Japanese Noh actor and composer

Kanze Motomasa (Note: Kanze Motomasa, 観世元雅) (1394? - August 26, 1432), also Kanze Jūrō, was a playwright and actor of Noh theatre. He was the eldest son of famed playwright and actor Zeami Motokiyo. Motomasa succeeded as head of the Kanze troupe when his father retired in 1422.

==Plays==
Motomasa wrote many plays, including Morihisa, (Note: Morihisa, 盛久) Sumida River, (Note: Sumidagawa, 「隅田川」) Uta-ura, and Yoroboshi. Yoroboshi is a didactic play that encourages the audience to follow the mediation method of Pure Land Buddhism while the sun sets. It also features a love story.

Sumida River is Motomasa's masterpiece. A deranged mother travels from the capital to eastern Japan in search of her kidnapped son, only to find his tomb. A somber tone is established early on and there is very little dancing in this play. When the mother arrives at the grave, she has a brief reunion with the ghost of her son. There are many Noh plays about parents searching for children, but this is the only one in which the parent does not find the child.
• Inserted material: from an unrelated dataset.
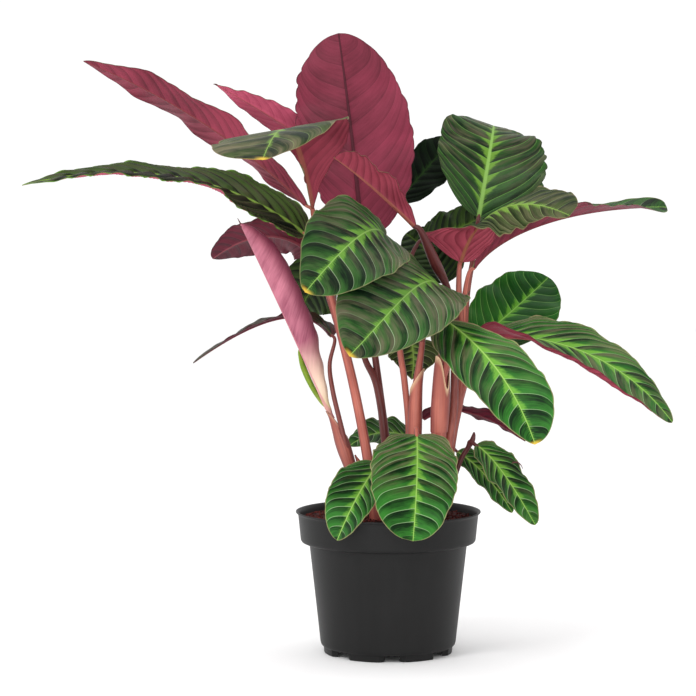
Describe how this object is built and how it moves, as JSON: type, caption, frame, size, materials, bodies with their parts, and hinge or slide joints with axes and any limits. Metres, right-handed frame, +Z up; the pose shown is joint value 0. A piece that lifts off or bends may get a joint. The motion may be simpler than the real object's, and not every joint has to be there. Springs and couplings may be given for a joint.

Motomasa had a discussion with his father about how to portray this ghost. Zeami argued that the ghost should not be shown to the audience as it is supposed to be visible only to the mother. Motomasa disagreed and argued that the ghost should appear to the audience. Zeami responded that he should try it both ways. In modern performances, the ghost is shown.

==Persecution and death==
In 1428, Kanze Motoshiga (1398-1467), Motomasa's cousin, created a rival troupe. There was a spectacular theatrical face off at the shogun's grounds in Tōnomine in 1429. Fifteen plays were shown. Both Motomasa's troupe and Motoshiga's troupe participated. Some actors appeared on horseback in real armor. Shogun Ashikaga Yoshinori, whose taste was not refined, preferred Motoshiga's style of performance and forbade Zeami and Motomasa from performing at the imperial palace. Motoshiga became the shogun's favorite while Motomasa fled to the provinces. The reason for the persecution of Zeami and Motomasa by the shoguns has long been a subject of speculation. Politics and family loyalties may have played a role.

Motomasa died under mysterious circumstances at Anotsu in Ise Province in 1432. Zeami lamented his son's death in Museki Isshi (1433, A Page on the Ruin of a Dream).

The Kanze troupe does not recognize that Motomasa succeeded his father. Instead, they gave Motoshiga as Zeami's successor. Motoshiga was the ancestor of a long line of heredity troupe leaders. Zeami's writing, published in 1909, confirm Motomasa's place as Zeami's successor.